+++ Record set
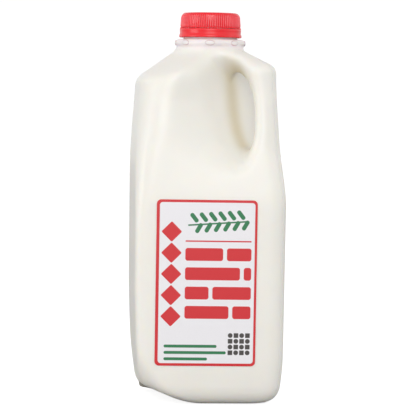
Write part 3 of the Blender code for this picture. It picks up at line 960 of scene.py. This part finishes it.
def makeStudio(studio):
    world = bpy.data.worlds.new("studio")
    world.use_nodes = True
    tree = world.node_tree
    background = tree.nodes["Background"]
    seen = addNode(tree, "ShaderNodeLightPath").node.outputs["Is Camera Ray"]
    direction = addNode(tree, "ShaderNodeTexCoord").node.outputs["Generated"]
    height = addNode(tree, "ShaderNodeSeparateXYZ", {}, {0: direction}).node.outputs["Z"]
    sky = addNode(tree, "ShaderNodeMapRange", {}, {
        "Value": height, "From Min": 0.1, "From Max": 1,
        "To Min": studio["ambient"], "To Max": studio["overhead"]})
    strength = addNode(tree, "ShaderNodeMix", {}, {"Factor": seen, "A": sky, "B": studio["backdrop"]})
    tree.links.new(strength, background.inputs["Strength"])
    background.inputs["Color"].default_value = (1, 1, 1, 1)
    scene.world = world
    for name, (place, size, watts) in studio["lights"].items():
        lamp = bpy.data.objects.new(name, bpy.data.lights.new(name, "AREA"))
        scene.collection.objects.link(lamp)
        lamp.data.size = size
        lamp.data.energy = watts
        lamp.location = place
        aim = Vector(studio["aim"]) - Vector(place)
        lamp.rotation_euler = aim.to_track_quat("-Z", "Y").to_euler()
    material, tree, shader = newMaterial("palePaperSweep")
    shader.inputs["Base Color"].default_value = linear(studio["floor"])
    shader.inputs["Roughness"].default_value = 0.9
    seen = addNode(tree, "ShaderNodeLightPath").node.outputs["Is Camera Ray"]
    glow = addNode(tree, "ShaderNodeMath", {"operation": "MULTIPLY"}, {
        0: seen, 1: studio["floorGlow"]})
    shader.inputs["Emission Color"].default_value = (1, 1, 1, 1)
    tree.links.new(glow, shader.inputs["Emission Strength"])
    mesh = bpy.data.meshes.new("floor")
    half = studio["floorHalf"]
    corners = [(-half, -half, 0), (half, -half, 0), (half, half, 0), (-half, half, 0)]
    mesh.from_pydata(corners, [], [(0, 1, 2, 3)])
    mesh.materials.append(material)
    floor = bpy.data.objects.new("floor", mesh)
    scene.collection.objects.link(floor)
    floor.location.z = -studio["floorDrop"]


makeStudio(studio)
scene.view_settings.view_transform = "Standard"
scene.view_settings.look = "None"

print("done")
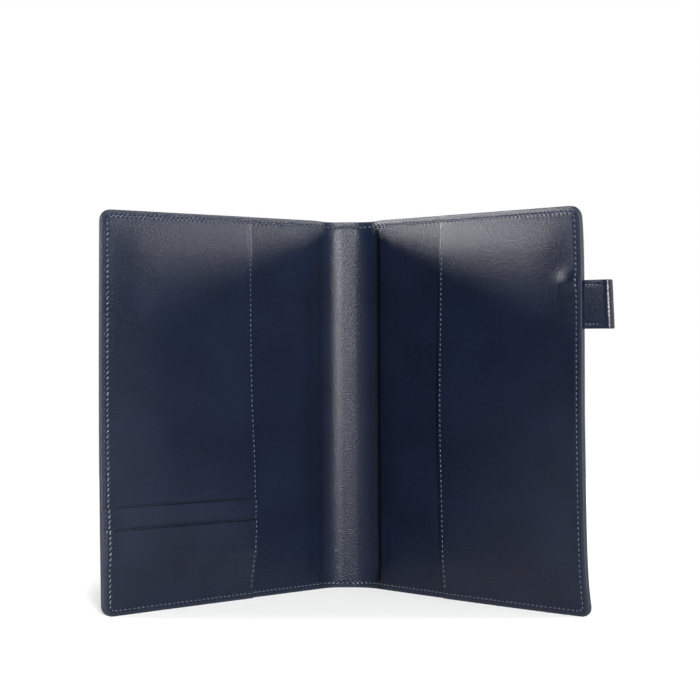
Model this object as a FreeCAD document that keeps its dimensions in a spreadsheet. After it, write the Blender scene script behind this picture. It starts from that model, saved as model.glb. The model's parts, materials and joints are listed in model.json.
++++++
* Given task
Write out each line of the data that holds the string "this".

* Answer below
Write part 3 of the Blender code for this picture. It picks up at line 960 of scene.py. This part finishes it.
Model this object as a FreeCAD document that keeps its dimensions in a spreadsheet. After it, write the Blender scene script behind this picture. It starts from that model, saved as model.glb. The model's parts, materials and joints are listed in model.json.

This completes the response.